If one sticks to the classical approach to business cycle dating, which considers only significant declines in economic activity as recessions, it is difficult to rationalise part of the rise in unemployment in Austria. Taking potential output into account and defining recessions as a fall in output below potential of a magnitude of at least two-thirds of the potential growth rate - a definition used by the German Council of Economic Experts - fits the picture better. However, unemployment in Austria has also been affected by labour supply effects, in particular in the early 1990s by the influx of refugees from the disintegrating Yugoslavia (which increased unemployment during an upswing) and from 2012 onwards by the opening of the labour market to new EU members (which exacerbated the rise in unemployment during a recession).
At the height of the global financial crisis in 2008, the procedure for the allocation of central bank funds was changed from a bidding process for limited funds with an uncertain outcome to a safe, full allotment of all funds requested at a fixed interest rate. This led to excess liquidity in the money market and dampened competition for short-term funds. Since then, the ECB's deposit rate has acted as an (elastic) floor for short-term money market rates, as it is generally not profitable for banks to lend money overnight on the interbank market at a lower rate. So while the main refinancing rate was the ECB's key rate from 1999 until the end of 2008, since then it has been the deposit rate.
Recently, fewer and fewer banks have participated in the ECB's main refinancing operations because the interest rate is now high while there is still a lot of excess liquidity in circulation. In order to increase the effectiveness of monetary policy in times of high excess liquidity, the spread between the refinancing rate and the deposit rate was reduced from 50 to 15 basis points in September 2024.
Between October 2022 and April 2024, core inflation in Austria was 2.2 percentage points higher than in the euro area, while real GDP growth was 1 percentage point lower. The higher inflation was mainly due to international demand shocks (high share of tourism-related services recovering from COVID-related restrictions), domestic demand shocks (generous transfer payments to households to compensate for the erosion of real incomes) and domestic supply shocks (few direct price-related measures such as VAT cuts or price caps).
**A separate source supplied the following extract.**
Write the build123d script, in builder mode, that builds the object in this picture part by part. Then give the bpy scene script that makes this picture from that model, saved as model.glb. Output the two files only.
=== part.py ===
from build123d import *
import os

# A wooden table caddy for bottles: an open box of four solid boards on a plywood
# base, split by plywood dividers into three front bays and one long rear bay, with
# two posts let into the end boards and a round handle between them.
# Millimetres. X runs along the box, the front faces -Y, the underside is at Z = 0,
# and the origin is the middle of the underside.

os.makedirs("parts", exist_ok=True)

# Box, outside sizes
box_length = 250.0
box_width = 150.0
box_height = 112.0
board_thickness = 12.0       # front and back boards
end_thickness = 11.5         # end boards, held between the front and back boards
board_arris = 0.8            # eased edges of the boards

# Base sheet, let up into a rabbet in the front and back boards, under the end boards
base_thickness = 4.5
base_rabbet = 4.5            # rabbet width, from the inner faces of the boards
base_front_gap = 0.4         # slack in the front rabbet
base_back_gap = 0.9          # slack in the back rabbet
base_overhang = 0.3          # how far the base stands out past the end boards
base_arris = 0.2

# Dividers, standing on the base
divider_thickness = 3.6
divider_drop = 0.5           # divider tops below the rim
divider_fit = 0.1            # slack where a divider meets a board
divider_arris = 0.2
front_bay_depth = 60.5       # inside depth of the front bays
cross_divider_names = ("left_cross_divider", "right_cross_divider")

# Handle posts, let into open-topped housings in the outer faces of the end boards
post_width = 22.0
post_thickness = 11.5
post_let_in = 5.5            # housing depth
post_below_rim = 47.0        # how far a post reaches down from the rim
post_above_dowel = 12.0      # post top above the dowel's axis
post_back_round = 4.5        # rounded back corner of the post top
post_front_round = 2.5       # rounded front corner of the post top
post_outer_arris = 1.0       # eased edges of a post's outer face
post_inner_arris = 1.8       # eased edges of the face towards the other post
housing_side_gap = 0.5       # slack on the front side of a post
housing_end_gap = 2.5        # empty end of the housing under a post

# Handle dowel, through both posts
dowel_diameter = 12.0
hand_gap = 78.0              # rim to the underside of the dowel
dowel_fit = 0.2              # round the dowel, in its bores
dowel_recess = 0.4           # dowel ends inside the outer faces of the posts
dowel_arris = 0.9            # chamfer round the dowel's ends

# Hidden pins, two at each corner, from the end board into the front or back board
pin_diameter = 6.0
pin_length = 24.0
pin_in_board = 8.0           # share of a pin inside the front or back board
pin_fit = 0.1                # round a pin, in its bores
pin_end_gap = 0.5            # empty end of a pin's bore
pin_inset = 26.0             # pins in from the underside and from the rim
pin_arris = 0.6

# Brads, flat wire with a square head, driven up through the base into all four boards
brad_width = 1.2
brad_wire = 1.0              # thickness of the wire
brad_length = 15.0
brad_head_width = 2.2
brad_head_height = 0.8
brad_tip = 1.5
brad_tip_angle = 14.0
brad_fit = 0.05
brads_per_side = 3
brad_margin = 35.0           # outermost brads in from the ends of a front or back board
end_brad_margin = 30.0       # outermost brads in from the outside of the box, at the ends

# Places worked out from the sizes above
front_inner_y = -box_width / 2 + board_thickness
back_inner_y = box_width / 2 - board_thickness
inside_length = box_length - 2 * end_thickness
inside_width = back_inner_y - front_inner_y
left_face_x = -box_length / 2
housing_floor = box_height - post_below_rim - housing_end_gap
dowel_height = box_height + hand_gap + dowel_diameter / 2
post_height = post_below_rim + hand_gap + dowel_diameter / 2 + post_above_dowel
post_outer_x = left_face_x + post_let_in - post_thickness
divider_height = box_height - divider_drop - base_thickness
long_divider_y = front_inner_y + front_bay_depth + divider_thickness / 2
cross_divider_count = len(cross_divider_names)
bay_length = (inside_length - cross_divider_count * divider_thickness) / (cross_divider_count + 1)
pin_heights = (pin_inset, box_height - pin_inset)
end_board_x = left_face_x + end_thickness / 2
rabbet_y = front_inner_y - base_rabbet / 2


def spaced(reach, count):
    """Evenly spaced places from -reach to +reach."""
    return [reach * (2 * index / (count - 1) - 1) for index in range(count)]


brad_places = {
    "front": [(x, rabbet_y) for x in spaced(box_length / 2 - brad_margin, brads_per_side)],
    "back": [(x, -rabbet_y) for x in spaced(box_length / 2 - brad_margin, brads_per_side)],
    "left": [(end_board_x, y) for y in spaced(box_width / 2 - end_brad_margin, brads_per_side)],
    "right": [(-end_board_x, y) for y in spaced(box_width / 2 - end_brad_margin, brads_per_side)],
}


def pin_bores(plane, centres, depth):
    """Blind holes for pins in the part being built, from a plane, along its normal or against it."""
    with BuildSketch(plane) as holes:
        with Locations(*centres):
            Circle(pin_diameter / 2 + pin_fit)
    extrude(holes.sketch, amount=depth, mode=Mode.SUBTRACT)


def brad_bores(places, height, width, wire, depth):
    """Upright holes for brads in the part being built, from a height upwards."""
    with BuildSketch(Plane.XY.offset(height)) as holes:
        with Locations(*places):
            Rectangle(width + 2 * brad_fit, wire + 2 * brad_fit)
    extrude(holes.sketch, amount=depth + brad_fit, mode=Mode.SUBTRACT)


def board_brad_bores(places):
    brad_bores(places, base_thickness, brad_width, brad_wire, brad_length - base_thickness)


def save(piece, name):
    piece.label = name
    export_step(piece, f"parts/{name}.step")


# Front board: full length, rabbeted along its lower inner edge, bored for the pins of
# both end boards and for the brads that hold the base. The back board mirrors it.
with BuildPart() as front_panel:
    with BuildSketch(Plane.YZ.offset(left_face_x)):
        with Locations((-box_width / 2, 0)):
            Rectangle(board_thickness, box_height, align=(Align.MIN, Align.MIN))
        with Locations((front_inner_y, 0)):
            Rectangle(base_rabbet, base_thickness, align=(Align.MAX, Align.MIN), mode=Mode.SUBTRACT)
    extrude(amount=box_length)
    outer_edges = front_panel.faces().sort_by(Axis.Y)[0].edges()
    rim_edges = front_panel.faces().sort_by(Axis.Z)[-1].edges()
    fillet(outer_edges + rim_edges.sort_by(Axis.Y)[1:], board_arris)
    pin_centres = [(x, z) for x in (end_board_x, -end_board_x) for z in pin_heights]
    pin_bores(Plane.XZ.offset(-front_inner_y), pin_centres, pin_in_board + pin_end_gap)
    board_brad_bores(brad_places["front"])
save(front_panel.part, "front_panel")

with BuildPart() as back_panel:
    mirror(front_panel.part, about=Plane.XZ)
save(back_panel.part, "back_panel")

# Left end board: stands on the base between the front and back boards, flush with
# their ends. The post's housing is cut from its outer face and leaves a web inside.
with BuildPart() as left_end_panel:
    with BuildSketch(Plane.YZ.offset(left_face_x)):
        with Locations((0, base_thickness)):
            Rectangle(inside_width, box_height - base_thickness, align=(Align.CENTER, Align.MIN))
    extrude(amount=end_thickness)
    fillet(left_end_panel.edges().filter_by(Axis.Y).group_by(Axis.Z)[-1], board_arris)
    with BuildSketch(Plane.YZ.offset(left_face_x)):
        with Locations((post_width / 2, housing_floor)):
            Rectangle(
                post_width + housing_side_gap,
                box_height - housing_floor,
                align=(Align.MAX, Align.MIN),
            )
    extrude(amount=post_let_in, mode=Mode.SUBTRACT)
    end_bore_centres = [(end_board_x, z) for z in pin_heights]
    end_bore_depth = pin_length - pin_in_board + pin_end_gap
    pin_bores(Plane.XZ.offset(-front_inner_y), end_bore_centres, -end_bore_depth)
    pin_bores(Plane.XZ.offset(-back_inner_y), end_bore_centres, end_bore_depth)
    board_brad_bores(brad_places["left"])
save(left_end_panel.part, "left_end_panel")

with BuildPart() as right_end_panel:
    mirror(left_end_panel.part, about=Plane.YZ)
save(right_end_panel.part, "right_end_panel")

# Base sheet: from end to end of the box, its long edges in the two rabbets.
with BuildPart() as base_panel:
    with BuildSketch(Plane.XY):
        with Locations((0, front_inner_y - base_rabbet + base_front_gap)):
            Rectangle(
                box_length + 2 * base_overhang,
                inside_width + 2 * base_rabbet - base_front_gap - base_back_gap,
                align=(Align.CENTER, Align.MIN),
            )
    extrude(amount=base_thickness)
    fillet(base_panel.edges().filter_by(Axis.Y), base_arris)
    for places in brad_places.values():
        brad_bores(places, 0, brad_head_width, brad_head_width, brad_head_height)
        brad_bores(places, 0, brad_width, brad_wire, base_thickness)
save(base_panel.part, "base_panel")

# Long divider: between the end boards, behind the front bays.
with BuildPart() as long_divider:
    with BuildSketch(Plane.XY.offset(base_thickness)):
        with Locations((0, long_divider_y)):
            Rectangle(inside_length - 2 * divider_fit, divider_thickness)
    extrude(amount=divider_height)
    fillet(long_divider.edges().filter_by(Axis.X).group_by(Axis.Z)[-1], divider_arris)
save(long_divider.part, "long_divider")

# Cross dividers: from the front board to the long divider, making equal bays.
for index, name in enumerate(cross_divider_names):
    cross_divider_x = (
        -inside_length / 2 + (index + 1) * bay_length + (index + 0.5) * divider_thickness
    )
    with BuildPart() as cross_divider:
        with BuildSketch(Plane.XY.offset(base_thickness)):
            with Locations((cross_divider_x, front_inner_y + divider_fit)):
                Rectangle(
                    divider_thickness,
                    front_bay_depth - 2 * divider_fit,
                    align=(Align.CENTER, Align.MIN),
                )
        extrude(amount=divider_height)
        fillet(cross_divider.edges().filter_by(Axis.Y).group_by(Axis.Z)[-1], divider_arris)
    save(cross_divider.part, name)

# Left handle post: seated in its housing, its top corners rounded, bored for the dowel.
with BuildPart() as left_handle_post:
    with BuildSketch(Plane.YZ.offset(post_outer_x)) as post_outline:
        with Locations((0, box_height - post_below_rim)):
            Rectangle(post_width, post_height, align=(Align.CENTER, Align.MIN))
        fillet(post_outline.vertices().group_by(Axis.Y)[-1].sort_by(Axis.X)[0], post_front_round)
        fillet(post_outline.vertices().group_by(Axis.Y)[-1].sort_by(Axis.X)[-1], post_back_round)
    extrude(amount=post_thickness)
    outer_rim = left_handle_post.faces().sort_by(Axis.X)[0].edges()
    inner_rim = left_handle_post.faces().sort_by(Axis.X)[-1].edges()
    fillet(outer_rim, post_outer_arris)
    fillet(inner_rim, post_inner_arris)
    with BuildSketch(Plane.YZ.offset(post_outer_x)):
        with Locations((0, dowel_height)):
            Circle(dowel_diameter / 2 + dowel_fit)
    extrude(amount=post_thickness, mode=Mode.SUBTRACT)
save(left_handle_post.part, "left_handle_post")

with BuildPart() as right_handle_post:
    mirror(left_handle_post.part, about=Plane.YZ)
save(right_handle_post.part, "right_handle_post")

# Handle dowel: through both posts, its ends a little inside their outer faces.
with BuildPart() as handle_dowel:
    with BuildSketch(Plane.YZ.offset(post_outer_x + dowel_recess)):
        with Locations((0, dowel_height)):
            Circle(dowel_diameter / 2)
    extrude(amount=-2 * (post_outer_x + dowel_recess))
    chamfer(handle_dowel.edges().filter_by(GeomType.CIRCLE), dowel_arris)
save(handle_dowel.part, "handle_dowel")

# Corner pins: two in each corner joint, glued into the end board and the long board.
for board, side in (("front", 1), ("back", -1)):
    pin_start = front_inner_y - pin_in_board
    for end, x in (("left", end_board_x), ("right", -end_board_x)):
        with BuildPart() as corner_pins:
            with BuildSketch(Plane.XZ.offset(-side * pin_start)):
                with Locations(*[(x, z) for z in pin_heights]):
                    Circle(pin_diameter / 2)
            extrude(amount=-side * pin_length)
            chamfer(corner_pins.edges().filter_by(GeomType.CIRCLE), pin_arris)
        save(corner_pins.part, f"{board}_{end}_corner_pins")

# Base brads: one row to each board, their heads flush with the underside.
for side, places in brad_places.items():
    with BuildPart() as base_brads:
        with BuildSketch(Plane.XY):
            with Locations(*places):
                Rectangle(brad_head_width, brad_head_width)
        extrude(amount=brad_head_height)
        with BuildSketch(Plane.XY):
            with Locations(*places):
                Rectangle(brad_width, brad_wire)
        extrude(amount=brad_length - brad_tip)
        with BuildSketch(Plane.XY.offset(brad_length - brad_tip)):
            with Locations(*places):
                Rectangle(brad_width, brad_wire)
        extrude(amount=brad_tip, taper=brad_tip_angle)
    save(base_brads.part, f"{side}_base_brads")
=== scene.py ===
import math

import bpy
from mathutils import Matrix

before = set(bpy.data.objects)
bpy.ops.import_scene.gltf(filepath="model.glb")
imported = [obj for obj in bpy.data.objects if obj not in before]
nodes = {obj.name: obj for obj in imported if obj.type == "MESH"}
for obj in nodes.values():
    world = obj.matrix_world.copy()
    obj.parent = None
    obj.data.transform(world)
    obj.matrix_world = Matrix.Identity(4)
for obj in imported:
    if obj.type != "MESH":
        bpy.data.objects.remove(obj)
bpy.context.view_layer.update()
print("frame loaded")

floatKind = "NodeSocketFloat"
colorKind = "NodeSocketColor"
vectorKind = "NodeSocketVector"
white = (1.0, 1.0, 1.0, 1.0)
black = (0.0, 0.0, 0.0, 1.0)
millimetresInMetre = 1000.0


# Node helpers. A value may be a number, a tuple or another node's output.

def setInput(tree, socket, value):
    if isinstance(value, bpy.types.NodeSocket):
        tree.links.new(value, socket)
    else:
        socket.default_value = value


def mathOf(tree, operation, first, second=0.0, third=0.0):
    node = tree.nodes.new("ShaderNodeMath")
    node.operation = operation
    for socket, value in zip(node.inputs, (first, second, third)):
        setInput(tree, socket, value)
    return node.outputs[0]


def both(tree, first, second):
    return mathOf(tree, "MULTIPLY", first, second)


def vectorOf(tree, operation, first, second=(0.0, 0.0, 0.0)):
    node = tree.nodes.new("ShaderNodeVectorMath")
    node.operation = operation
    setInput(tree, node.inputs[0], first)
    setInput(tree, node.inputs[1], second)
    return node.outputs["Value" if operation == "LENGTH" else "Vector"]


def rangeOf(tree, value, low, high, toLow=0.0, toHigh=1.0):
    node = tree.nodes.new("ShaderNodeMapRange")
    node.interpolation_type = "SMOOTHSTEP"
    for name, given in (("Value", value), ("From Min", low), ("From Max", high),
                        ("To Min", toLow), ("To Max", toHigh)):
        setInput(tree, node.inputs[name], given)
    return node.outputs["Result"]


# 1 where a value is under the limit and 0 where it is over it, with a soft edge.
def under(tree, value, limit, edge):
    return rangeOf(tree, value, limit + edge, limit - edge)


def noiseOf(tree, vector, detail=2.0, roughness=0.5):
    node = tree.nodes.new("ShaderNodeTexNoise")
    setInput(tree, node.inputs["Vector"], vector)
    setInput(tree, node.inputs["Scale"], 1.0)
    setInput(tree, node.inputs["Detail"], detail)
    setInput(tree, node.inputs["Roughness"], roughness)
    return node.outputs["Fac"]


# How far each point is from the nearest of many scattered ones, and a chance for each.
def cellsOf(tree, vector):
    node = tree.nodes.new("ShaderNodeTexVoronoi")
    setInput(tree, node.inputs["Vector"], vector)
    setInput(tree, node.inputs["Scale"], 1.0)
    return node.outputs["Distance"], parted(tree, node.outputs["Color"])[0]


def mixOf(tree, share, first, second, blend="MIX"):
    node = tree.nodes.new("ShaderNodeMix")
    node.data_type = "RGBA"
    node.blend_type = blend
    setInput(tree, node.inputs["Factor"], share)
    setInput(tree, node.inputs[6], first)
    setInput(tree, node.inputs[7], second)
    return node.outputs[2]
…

A smaller share of over-inflation was due to international supply shocks (Austria's oligopolistic structure of the energy sector exacerbated the gas price shock) and wage shocks (trade unions trying to overcompensate for high inflation rates, see also below).
The sharp acceleration in collective wage growth from January 2023 onwards raised inflation by around ½ percentage point in that month. However, the effect did not last long and faded by March 2023. Thus, over several months, wage increases mostly followed price and output developments. A small proportion of wage increases fed back into higher inflation.
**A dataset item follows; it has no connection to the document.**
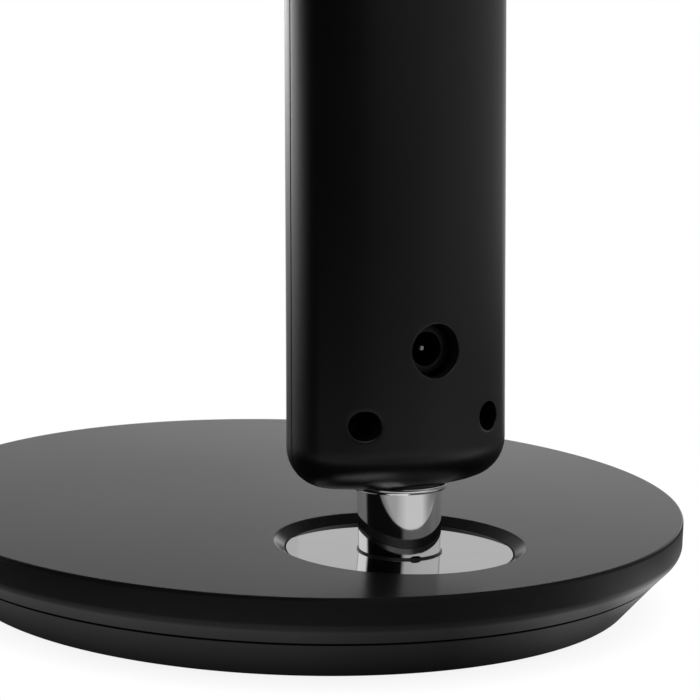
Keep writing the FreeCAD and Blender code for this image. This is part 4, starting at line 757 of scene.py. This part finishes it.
def arm_shell(depth, corner, side, holes):
    """Carry a half oval down the arm, round its foot, through the bore and back up inside.

    At the foot the oval shrinks over a quarter circle and then blends into the half circle of
    the bore. Each hole is (across, height, radius, boss radius, bore rings, patch): a block of
    cells of the patch's half sizes is left out of both walls and filled with rings.
    """
    screw, tall = WELL_PATCH
    across = columns_across(ARM_HALF, corner, 20.0, SEAM_EDGE, stations(
        (SCREW_SIDE + screw, HOLE_CELLS), (SCREW_SIDE - screw, 2), (JACK_PATCH, HOLE_CELLS),
        (-JACK_PATCH, 2), (screw - SCREW_SIDE, HOLE_CELLS), (-SCREW_SIDE - screw, 0)))
    outer, normal, curve = edged_oval(ARM_HALF, depth, corner, SEAM_EDGE, across)
    low, high = SCREW_HEIGHTS
    heights = stations((ARM_TOP, 4), (high + tall, HOLE_CELLS), (high - tall, 24),
                       (JACK_HEIGHT + JACK_PATCH, HOLE_CELLS), (JACK_HEIGHT - JACK_PATCH, 2),
                       (low + tall, HOLE_CELLS), (low - tall, 0))
    steps = np.linalg.norm(np.diff(outer, axis=0), axis=1)
    fraction = np.concatenate([[0], np.cumsum(steps)]) / steps.sum()

    def half_circle(radius):
        """Follow a circle round the post's axis from seam to seam."""
        start = side * math.asin(SEAM / radius)
        angle = start + (math.pi - 2 * start) * fraction
        return to_points(radius * np.cos(angle), radius * np.sin(angle) - side * SEAM)

    def outside(x):
        """Give the depth of the outer wall."""
        return SEAM + half_oval(ARM_HALF, depth, corner, x)[0][:, 1]

    def lining(x):
        """Give the depth of the inner wall."""
        inner = half_oval(ARM_HALF - ARM_WALL, depth - ARM_WALL, corner - ARM_WALL, x)[0]
        return SEAM + inner[:, 1]

    bore = half_circle(POST_TOP_RADIUS + 0.1)
    stem = half_circle(STEM_BORE)
    inner = outer - normal * ARM_WALL
    foot = curve - normal * ARM_ROUND
    rows = [(curve, level) for level in heights]
    rows += [(curve - normal * (ARM_ROUND * drawn), ARM_FOOT + ARM_ROUND * off)
             for off, drawn in quarter(15)[1:]]
    rows += [(points, ARM_FOOT) for points in blend(foot, bore, (0.25, 0.5, 0.75, 1.0))]
    rows += [(bore, POST_TOP), (stem, POST_TOP), (stem, ARM_FLOOR)]
    rows += [(points, ARM_FLOOR) for points in blend(stem, inner, (0.3, 0.65, 1.0))]
    last = len(rows) + len(heights) - 1
    rows += [(inner, max(level, ARM_FLOOR + 2)) for level in heights[::-1]]
    grid = np.stack([layer(points, level, SEAM) for points, level in rows])
    grid[:, (0, -1), 1] = SEAM
    left_out = []
    fills = []
    for x, z, radius, boss, bore_rings, (half_x, half_z) in holes:
        column = nearest(across, x + half_x)
        row = nearest(heights, z + half_z)
        block = (row, row + HOLE_CELLS, column, column + HOLE_CELLS)
        mirror = (last - block[1], last - row, column, column + HOLE_CELLS)
        left_out += [block, mirror]
        fills.append(line_hole(grid, block, mirror, (x, z), radius, HOLE_EDGE, outside, lining,
                               boss, bore_rings))
    grid[..., 1] = grid[..., 1] if side > 0 else 2 * SEAM - grid[..., 1]
    return [(grid, True, False, *left_out)] + fills, [grid[:, 0], grid[:, -1]]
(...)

The more variable-rate housing loans were granted to private households (y-axis), the higher the increase in banks' net interest margin between the second quarter of 2022 (before the key interest rate hikes began) and the first quarter of 2023 (x-axis) in the euro area.
While the number of vacancies soared enormously in the wake of the pandemic, the comovement of unemployment and vacancies (the movement in the Beveridge space) was similar to other strong upswings in the past.
But the recovery from the pandemic was much faster than from previous recessions. Typically, it would take around one and a half to two years after a slump for unemployment to fall as sharply and job vacancies to rise as much as in the first half of 2021. The strength of the 2021 rebound resulted from three factors: First, companies resumed their activities simultaneously and within a very short period, while supply usually increases gradually and production capacities need time to expand. Second, the lockdowns did not weaken households' purchasing power like in "conventional" downturns. Third, fiscal emergency measures were in fact pro-cyclical and added oomph after the re-opening of the economy.
Instead of building up gradually, unemployment rose abruptly during the pandemic and then fell again, in stark contrast to "conventional" downturns in the past.
A trivarite VAR featuring world commodity prices (in log-levels), world industrial production (in log-levels) and domestic consumer price inflation (y-o-y change of log-levels), 6 lags and a constant is estimated based on a Minnesota prior; the coefficients of consumer price inflation in the equations of world industrial production and commodity prices are shrunk towards zero. World demand and world supply shocks, whose effects on domestic consumer price inflation are shown here, are identified via sign restrictions.
From the outbreak of the pandemic in January 2020 to its temporary peak in May 2020, negative demand-side impulses continuously intensified. At the same time, however, there were also supply-side distortions (the disruption of global supply chains) counteracting the price dampening effect (in March 2020, OPEC's expansion of oil production brought temporary relief).
From June 2020, the recovery in industry added upwards pressure to inflation, but supply conditions were still benign. As of February 2021, they started to worsen again so that both adverse supply-side conditions and positive demand-side developments acted inflationary.
The higher the lockdown intensity (measured by a Blavatnik School of Government's index) in the first wave of the Covid pandemic, the larger the drop in GDP.
While the recession in the second quarter of 2020 depended on the severity of the lockdown (see picture above), the subsequent recovery had less to do with the degree to which lockdown measures were lifted but rather with the depth of the preceding slump.
The higher the level of private sector debt in the run-up to the Global Financial Crisis, the larger the subsequent burden in terms of GDP losses.